Genere: alternative-rock | Uscita: 13 settembre 2019
Sono ormai 15 anni che i Pixies sono tornati insieme, durando più del doppio rispetto alla loro prima parte di carriera (1986-1993). ‘Beneath The Eyrie‘ è già il terzo album da quando hanno anche deciso di ripresentarsi con regolare frequenza in sala d’incisione: da quel 2014 la loro discografia è quasi raddoppiata, giungendo al settimo LP di una carriera che somiglia molto alle loro canzoni in quanto a irregolarità e repentini cambi di umore.
Ricomposto il sodalizio con il produttore Tom Dagelty, che già aveva lavorato con loro al precedente, non indimenticabile ‘Head Carrier‘, Frank Black e soci si sono recati, il dicembre scorso, ai Dreamland Recording Studios, luogo di autentico culto musicale vicino a New York. Ricavati negli spazi di una vecchia chiesa sconsacrata, vi sono ancora funzionanti ed utilizzabili gli strumenti presenti il giorno dell’apertura degli studi, nel lontano 1986, guarda caso lo stesso anno in cui i Pixies si costituirono come gruppo. La solennità mistica dell’ambientazione ha dichiaratamente influenzato la scrittura delle nuove canzoni della seminale band di Boston, non soltanto musicalmente: un nido d’aquila scovato nelle vicinanze dal batterista David Lovering è stata l’ispirazione decisiva per il titolo del disco, e tutte quei reperti musicali provenienti dalla metà degli anni ’80 non hanno certo spinto il quartetto a perlustrare nuove strade: era nella natura delle cose, e probabilmente di tutta la loro ormai lunghissima reunion, continuare a essere semplicemente i Pixies.

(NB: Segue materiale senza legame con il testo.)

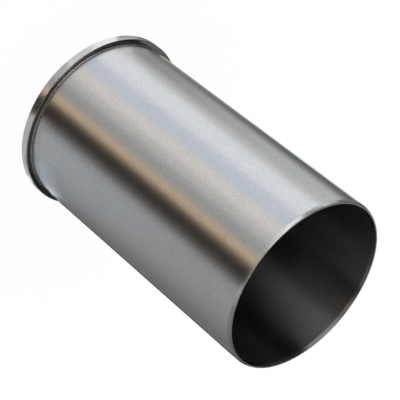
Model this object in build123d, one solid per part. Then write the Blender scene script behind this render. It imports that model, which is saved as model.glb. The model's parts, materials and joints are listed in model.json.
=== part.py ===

E’ dunque una sorta di auto-revivalismo senza compromessi la ragione principale di ‘Beneath The Eyrie‘, opera che finalmente ci presenta una più che dignitosa versione anzianotta di una delle band che ha fatto la storia della musica. Non più una deludente parodia di sé stessi come nelle due precedenti uscite datate anni ’10, ma un disco a suo modo piacevole e anche convincente, che assolve pienamente la funzione di fornire nuovi gradevoli riempitivi da inserire tra un classicone e l’altro nelle scalette dei loro innumerevoli concerti. ‘On Graveyard Hill‘, ‘Catfish Kate‘, ‘Silver Bullet‘, ‘Los Surfers Muertos‘ (cantata dalla ‘nuova’ bassista Paz Lenchantin), ‘Bird Of Prey‘, ‘Daniel Boone‘ e ‘Death Horizon‘ sono buone canzoni, come non se ne sentivano da un po’ da parte loro; in generale tutto l’album sembra conservare una discreta ispirazione, soprattutto dal punto di vista melodico, mantenendo il consueto assortimento stilistico (sebbene più quiet che loud) nelle singole proposte. Beninteso, ‘Surfer Rosa‘ e ‘Doolittle‘ rimangono capolavori neanche minimamente paragonabili a quanto presente qui. Ma se anche i più nostalgici, per una quarantina di minuti, riuscissero a interrompere le recriminazioni per una genialità ormai da tempo scomparsa, ascoltando questo disco potrebbero persino riuscire a divertirsi.